Go from the first line to the line with "ACROSS_STEPS = 7" and return those lines verbatim, ends included.

Given material:
--------------------

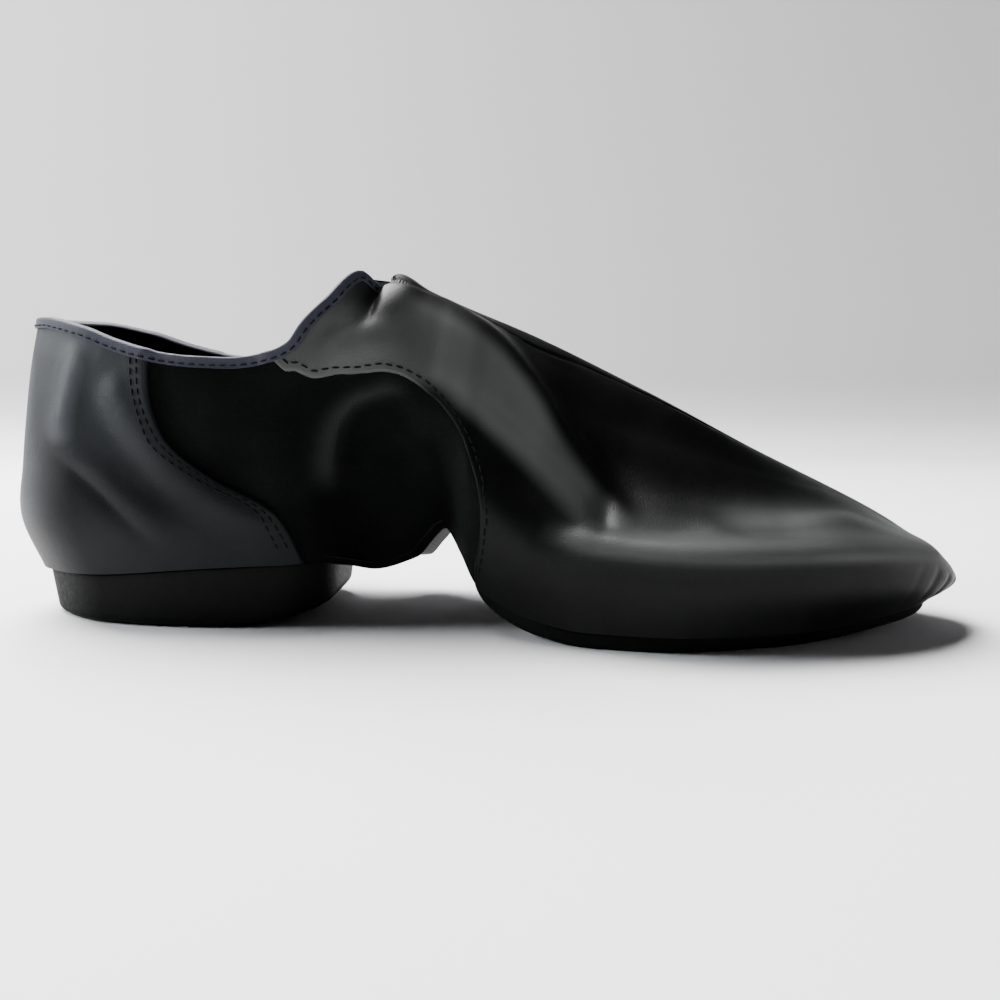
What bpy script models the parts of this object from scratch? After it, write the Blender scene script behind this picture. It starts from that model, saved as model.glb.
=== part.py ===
"""Left slip-on jazz shoe with a split sole: a leather and stretch upper, a heel counter laid over
its back, two elastic gores at the throat, a heel pad, a forefoot sole and a two-piece insole.

Metres, +Z up, toe towards +X, medial side towards -Y. The origin is on the floor under the middle of
the heel's flat rest. Every curved piece is read from one surface of the last: a table of sections
gives six named points on each side of the foot, from the feather edge up to the top line or ridge.
"""

import math

import bpy
import bmesh
import numpy as np
from mathutils import Vector

# Overall sizes of the shoe
SHOE_LENGTH = 0.250
BALL_WIDTH = 0.084
INSTEP_HEIGHT = 0.0893
HEEL_HEIGHT = 0.0140
ARCH_RISE = 0.0240

# Walls and layers
UPPER_WALL = 0.0018
COUNTER_WALL = 0.0012
COUNTER_GAP = 0.0006
GORE_WALL = 0.0010
INSOLE_THICKNESS = 0.0022
INSOLE_INSET = 0.0032
INSOLE_SEAT_GAP = 0.0005
FOREFOOT_THICKNESS = 0.0038
GAP = 0.0003

# The turned-in edge of the upper that the soles are stuck to
LASTING_MARGIN = 0.0080

# Heel pad
HEEL_REST_X = 0.035
HEEL_PAD_FRONT = 0.345
HEEL_PAD_TAPER = 0.0012
HEEL_BEVEL_START = 0.25
HEEL_BEVEL_RISE = 0.0042
HEEL_BEVEL_POWER = 1.5
PAD_EDGE_ROUND = 0.0012
PAD_EDGE_SEGMENTS = 2

# Forefoot sole
FOREFOOT_BACK = 0.497

# How square a sole's cut end is in plan, and a sock lining's ends
CUT_END_SQUARENESS = 5.0
LINING_SQUARENESS = 3.0

# Throat gores, each a wedge of elastic beside the tongue
TONGUE_HALF_WIDTH = 0.0045
GORE_WIDTH = 0.0065
GORE_LENGTH = 0.022
GORE_SINK = 0.0004
GORE_TIP = 0.0008
GORE_CUT_BASE = 0.6

# Share of the length where the collar ends and the ridge begins
THROAT_AT = 0.401

# The sheet that each gore is cut from: stations and levels, more than the wedge needs
GORE_STATIONS = (THROAT_AT - 0.028, THROAT_AT + 0.114, 18)
GORE_LEVELS = (3.6, 5.0, 9)

# Starts and ends of the two sock linings, as shares of the length
INSOLE_HEEL = (0.035, 0.335)
INSOLE_FOREFOOT = (0.560, 0.955)

# How finely the pads are cut along and across
HEEL_PAD_STEPS = 26
FOREFOOT_STEPS = 34
INSOLE_STEPS = 26
ACROSS_STEPS = 7

MEDIAL = -1
LATERAL = 1

# Side view. at is a share of the length. The underside's height is heel times HEEL_HEIGHT, plus fore
# times the forefoot sole with its gap, plus rise times ARCH_RISE. top is the collar's edge, and ahead
# of the throat the ridge, as a share of INSTEP_HEIGHT. lean moves the ridge sideways by BALL_WIDTH.
PROFILE = {
    "at":   (0.000, 0.100, 0.230, 0.320, 0.380, 0.430, 0.450, 0.470, 0.490, 0.507, 0.530, 0.570, 0.620,
             0.700, 0.800, 0.860, 0.930, 1.000),
    "heel": (0.890, 0.970, 1.140, 1.180, 0.900, 0.700, 0.500, 0.300, 0.100, 0.000, 0.000, 0.000, 0.000,
             0.000, 0.000, 0.000, 0.000, 0.000),
    "fore": (0.000, 0.000, 0.000, 0.000, 0.000, 0.000, 0.000, 0.000, 0.600, 1.000, 1.000, 1.000, 1.000,
             1.000, 1.000, 1.000, 1.000, 1.000),
    "rise": (0.000, 0.000, 0.000, 0.000, 0.000, 0.220, 0.560, 0.830, 0.640, 0.350, 0.200, 0.060, 0.000,
             0.000, 0.000, 0.020, 0.080, 0.160),
    "lean": (0.000, 0.000, 0.000, 0.000, 0.000, 0.000, 0.000, 0.000, 0.000, 0.000, 0.000, -0.005, -0.010,
             -0.020, -0.035, -0.045, -0.050, -0.050),
}

TOP_LINE = {
    "at":  (0.000, 0.030, 0.081, 0.122, 0.162, 0.203, 0.245, 0.286, 0.305, 0.320, 0.342, 0.370, 0.387,
            0.401, 0.436, 0.479, 0.545, 0.676, 0.807, 0.939, 0.983, 1.000),
    "top": (0.868, 0.866, 0.838, 0.800, 0.773, 0.760, 0.756, 0.772, 0.796, 0.853, 0.915, 0.993, 0.997,
            1.000, 0.950, 0.899, 0.826, 0.657, 0.474, 0.293, 0.205, 0.155),
}

# The notch between the flap's corner and the tongue, cut into the crown alone, by the share of the
# length and as a share of INSTEP_HEIGHT
THROAT_NOTCH = {
    "at":    (0.000, 0.370, 0.387, 0.401, 1.000),
    "depth": (0.000, 0.000, 0.040, 0.000, 0.000),
}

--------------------

Solution below:
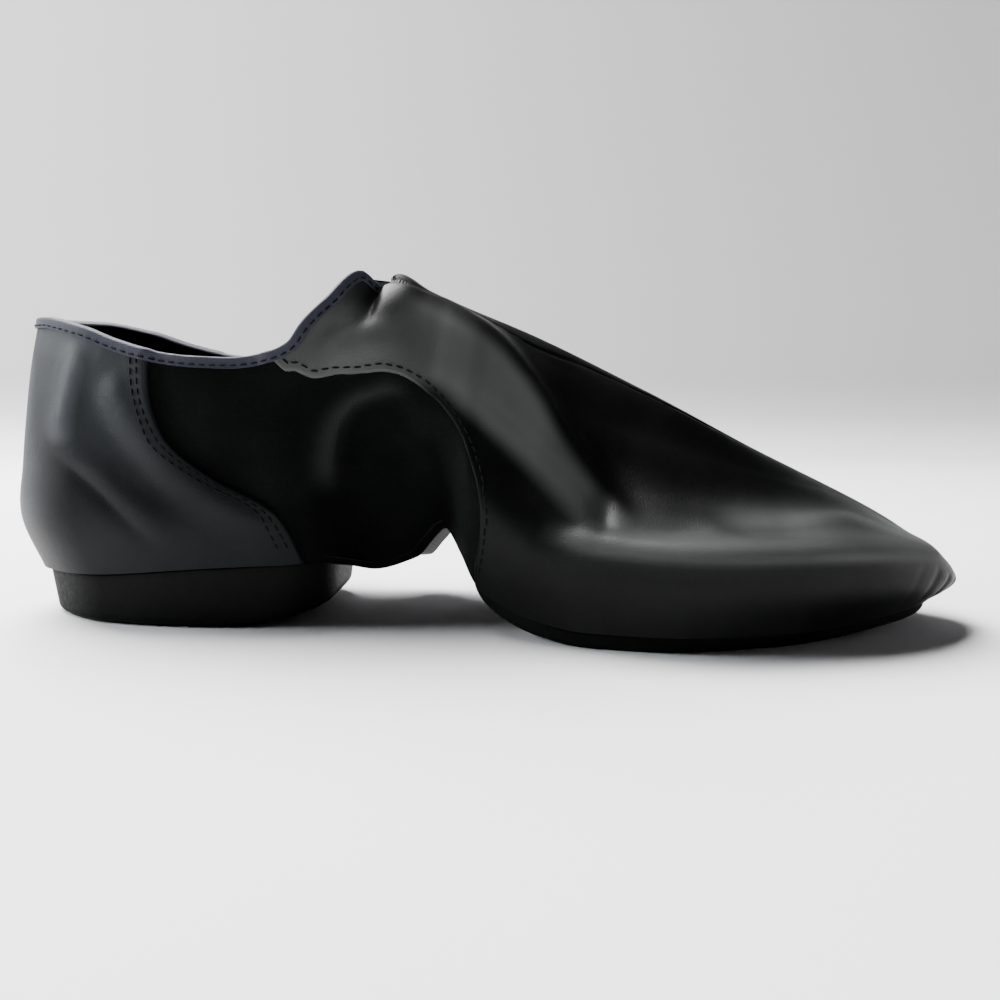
What bpy script models the parts of this object from scratch? After it, write the Blender scene script behind this picture. It starts from that model, saved as model.glb.
=== part.py ===
"""Left slip-on jazz shoe with a split sole: a leather and stretch upper, a heel counter laid over
its back, two elastic gores at the throat, a heel pad, a forefoot sole and a two-piece insole.

Metres, +Z up, toe towards +X, medial side towards -Y. The origin is on the floor under the middle of
the heel's flat rest. Every curved piece is read from one surface of the last: a table of sections
gives six named points on each side of the foot, from the feather edge up to the top line or ridge.
"""

import math

import bpy
import bmesh
import numpy as np
from mathutils import Vector

# Overall sizes of the shoe
SHOE_LENGTH = 0.250
BALL_WIDTH = 0.084
INSTEP_HEIGHT = 0.0893
HEEL_HEIGHT = 0.0140
ARCH_RISE = 0.0240

# Walls and layers
UPPER_WALL = 0.0018
COUNTER_WALL = 0.0012
COUNTER_GAP = 0.0006
GORE_WALL = 0.0010
INSOLE_THICKNESS = 0.0022
INSOLE_INSET = 0.0032
INSOLE_SEAT_GAP = 0.0005
FOREFOOT_THICKNESS = 0.0038
GAP = 0.0003

# The turned-in edge of the upper that the soles are stuck to
LASTING_MARGIN = 0.0080

# Heel pad
HEEL_REST_X = 0.035
HEEL_PAD_FRONT = 0.345
HEEL_PAD_TAPER = 0.0012
HEEL_BEVEL_START = 0.25
HEEL_BEVEL_RISE = 0.0042
HEEL_BEVEL_POWER = 1.5
PAD_EDGE_ROUND = 0.0012
PAD_EDGE_SEGMENTS = 2

# Forefoot sole
FOREFOOT_BACK = 0.497

# How square a sole's cut end is in plan, and a sock lining's ends
CUT_END_SQUARENESS = 5.0
LINING_SQUARENESS = 3.0

# Throat gores, each a wedge of elastic beside the tongue
TONGUE_HALF_WIDTH = 0.0045
GORE_WIDTH = 0.0065
GORE_LENGTH = 0.022
GORE_SINK = 0.0004
GORE_TIP = 0.0008
GORE_CUT_BASE = 0.6

# Share of the length where the collar ends and the ridge begins
THROAT_AT = 0.401

# The sheet that each gore is cut from: stations and levels, more than the wedge needs
GORE_STATIONS = (THROAT_AT - 0.028, THROAT_AT + 0.114, 18)
GORE_LEVELS = (3.6, 5.0, 9)

# Starts and ends of the two sock linings, as shares of the length
INSOLE_HEEL = (0.035, 0.335)
INSOLE_FOREFOOT = (0.560, 0.955)

# How finely the pads are cut along and across
HEEL_PAD_STEPS = 26
FOREFOOT_STEPS = 34
INSOLE_STEPS = 26
ACROSS_STEPS = 7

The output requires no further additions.